As noted above, CTR’s strange vowel-relative distinctions apply
not only to the below-vowels but also to the one above-vowel,
HOLAM.
- The TIPEHA code point before
HOLAM means deḥi, e.g. (rendering
CTR’s contents in this document’s context)
אֹ֖זֶן, אֹ֖מֶר, and כָּל־רֹ֖אַי
(Psalm 18:45, 19:4, and 22:8). But, consistent with the general sloppiness of
CTR, sometimes TIPEHA appears after
HOLAM, even when a deḥi is (or
should be) intended, e.g. (rendering CTR’s contents in this
document’s context) in בֹּ֖קֶר and עֹ֖ז (Psalm 5:4 and
22:11). Note that TIPEHA before
HOLAM is somewhat analogous to
GERESH before a below-vowel. In both cases, the logical order does
not reflect a desired horizontal visual order, since in each case, one of the marks is a below-mark
and the other is an above-mark. Rather, the logical order reflects at most a desired horizontal
visual alignment (right-biased rather than centered) of the accent relative to a vowel-free area of
its letter. (That area being the letter’s top for GERESH and bottom
for TIPEHA). Because this is completely nonstandard, the desired
visual alignment is very unlikely to be achieved in most or all fonts.
- The GERESH code point before
HOLAM means geresh muqdam, e.g.
(rendering CTR’s contents in this document’s context)

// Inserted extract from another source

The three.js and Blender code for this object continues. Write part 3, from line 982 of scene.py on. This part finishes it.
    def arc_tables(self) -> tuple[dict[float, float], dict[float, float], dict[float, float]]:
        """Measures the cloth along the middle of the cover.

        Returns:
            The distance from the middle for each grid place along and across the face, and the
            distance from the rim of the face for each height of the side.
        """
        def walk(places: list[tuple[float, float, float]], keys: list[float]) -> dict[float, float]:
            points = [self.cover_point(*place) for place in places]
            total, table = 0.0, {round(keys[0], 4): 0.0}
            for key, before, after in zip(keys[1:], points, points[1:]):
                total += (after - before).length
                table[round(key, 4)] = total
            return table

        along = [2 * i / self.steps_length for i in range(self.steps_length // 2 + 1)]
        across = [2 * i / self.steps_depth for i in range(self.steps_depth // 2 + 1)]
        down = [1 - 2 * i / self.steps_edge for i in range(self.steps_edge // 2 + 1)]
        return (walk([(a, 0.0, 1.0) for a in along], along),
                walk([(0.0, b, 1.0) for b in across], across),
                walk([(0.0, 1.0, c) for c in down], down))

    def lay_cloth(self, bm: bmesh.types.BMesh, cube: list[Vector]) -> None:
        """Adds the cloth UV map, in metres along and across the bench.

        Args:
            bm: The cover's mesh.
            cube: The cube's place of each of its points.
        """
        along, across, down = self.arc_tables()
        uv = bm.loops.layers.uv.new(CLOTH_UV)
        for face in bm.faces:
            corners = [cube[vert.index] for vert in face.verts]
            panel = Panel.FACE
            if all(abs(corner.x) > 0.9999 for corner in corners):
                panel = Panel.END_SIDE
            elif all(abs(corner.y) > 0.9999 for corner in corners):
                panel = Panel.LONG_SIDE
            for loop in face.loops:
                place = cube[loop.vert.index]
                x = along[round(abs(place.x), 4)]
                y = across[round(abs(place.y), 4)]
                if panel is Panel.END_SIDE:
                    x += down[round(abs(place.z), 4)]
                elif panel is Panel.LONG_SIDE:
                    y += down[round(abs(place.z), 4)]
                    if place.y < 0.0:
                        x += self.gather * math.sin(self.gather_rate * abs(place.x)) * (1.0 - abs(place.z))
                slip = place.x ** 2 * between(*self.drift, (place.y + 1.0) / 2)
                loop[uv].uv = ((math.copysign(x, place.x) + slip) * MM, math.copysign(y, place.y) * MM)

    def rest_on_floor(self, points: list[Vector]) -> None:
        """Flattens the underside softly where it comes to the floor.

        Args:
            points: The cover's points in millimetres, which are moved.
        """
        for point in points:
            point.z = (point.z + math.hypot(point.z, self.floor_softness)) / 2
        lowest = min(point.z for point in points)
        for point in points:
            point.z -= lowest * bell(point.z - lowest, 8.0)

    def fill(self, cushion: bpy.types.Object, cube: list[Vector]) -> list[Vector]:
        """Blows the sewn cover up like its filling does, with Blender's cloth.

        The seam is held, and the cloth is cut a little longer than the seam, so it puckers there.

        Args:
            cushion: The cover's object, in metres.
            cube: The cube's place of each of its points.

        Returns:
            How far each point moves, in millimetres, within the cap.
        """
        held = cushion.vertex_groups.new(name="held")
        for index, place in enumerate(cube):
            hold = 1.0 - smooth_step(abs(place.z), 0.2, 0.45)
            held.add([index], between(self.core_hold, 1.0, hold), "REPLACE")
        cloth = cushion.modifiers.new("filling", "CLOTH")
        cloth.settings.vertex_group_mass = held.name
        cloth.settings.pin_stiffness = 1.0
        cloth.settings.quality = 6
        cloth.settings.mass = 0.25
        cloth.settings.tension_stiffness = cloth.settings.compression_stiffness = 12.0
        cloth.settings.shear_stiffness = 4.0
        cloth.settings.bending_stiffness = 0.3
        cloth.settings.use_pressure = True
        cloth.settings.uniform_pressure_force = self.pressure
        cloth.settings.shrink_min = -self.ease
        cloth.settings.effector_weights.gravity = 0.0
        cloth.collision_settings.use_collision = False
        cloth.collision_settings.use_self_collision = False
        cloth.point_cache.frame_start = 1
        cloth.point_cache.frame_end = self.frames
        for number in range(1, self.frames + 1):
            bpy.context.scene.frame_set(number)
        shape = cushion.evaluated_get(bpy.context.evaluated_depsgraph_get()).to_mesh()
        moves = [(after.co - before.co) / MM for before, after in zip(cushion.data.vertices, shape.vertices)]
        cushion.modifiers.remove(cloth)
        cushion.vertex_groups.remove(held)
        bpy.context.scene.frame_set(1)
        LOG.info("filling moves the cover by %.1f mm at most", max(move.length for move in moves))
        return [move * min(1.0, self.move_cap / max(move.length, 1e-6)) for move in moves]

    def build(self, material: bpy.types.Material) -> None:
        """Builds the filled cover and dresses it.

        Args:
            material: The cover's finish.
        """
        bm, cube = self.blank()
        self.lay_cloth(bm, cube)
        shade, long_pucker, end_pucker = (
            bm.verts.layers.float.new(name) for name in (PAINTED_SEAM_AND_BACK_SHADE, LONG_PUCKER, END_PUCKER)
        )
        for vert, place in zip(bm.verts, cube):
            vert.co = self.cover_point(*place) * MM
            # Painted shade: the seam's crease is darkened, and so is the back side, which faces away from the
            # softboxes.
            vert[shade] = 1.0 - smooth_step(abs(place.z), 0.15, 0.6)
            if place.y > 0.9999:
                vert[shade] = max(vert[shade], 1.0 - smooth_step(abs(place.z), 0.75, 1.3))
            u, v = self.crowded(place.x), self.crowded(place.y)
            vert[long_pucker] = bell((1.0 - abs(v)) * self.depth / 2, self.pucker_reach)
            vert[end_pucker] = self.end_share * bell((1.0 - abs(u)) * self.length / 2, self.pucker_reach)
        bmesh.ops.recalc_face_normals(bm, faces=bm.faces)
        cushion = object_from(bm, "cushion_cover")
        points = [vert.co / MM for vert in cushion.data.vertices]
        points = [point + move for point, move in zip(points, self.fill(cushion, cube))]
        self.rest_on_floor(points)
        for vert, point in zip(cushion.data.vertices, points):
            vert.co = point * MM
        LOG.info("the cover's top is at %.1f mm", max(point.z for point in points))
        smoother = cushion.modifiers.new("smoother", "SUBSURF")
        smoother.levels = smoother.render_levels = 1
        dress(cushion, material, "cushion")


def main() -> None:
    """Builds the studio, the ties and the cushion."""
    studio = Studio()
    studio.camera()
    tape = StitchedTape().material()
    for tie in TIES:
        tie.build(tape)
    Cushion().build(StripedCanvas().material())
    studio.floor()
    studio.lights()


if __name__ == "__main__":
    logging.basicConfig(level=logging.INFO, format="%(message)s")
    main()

מִכָּל־רֹ֜דְפַ֗י, פֹּ֜רֵ֗ק, and
כָּל־אֹ֜יְבָ֗יו (Psalm 7:2, 7:3, and 18:1). Note that
GERESH before HOLAM, like
GERESH before a below-vowel, does not reflect a desired distinction
in horizontal visual order, since both geresh and
geresh muqdam should, visually, appear before
ḥolam. Rather, the logical order reflects at most a desired
distinction in horizontal visual alignment (right-biased rather than centered) of the accent
relative to its letter. Or, if you like, you can think of GERESH
logically before HOLAM as meaning a
geresh visually far before
ḥolam, as opposed to GERESH
logically after HOLAM, which means a
geresh still visually before ḥolam,
but not so far before it.
- The YETIV code point before
HOLAM means yetiv, e.g.
כֹּ֚ל (Joshua 1:4) and YETIV after
HOLAM means mahapakh, e.g. (rendering
CTR’s contents in this document’s context)
(Psalm 6:11) Note that
YETIV before HOLAM is yet another
case where the logical order does not reflect a desired horizontal visual order, since
YETIV is a below-mark and HOLAM an
above-mark.
One might naturally wonder how, on a letter without a vowel,
CTR encodes the six accents of these three “lookalike” pairs. I.e.
one might naturally wonder how these six accents are encoded when they are “bare,” i.e. not sharing
their letter with a vowel mark.
- The TIPEHA code point is used for both bare
deḥi and bare tarḥa. This results in
an ambiguity. E.g. CTR codes the bare
deḥi in כִּי־ה֭וּא (Psalm 24:2) as
TIPEHA. In this document’s context, that
TIPEHA will look like this: ה֖וּא ,
i.e. it will look like a tarḥa. This makes it indistinguishable, for
example, from the bare tarḥa Psalm 59:5
ע֖וּרָה .
- The GERESH code point is used for both bare
geresh muqdam and bare geresh. These
accents are exclusive to the poetic and prose systems respectively so even when these accents are
bare, there is no ambiguity (assuming we know what accent system the word belongs to). As always, it
is important to be aware that though Job is, for the most part, a poetically-accented book, its
introduction and conclusion are prose-accented. So, a bare geresh in
Job could be either a geresh muqdam or
geresh, depending on whether or not its verse is in the range 3:2 to
42:6 (inclusive).
- The YETIV code point is used for both bare
yetiv and bare mahapakh.
Yetiv is exclusive to the prose system so there is no ambiguity if we
know that the word belongs to the poetic system. If the word belongs to the prose system, then
YETIV is ambiguous.
- With no pattern I can discern, sometimes MAHAPAKH is used for a
bare mahapakh, as in שִׂמְח֤וּ (Psalm
32:11).
In conclusion, CTR uses and abuses Unicode in strange ways that
in most environments (font, browser, etc.) will not have the desired effect.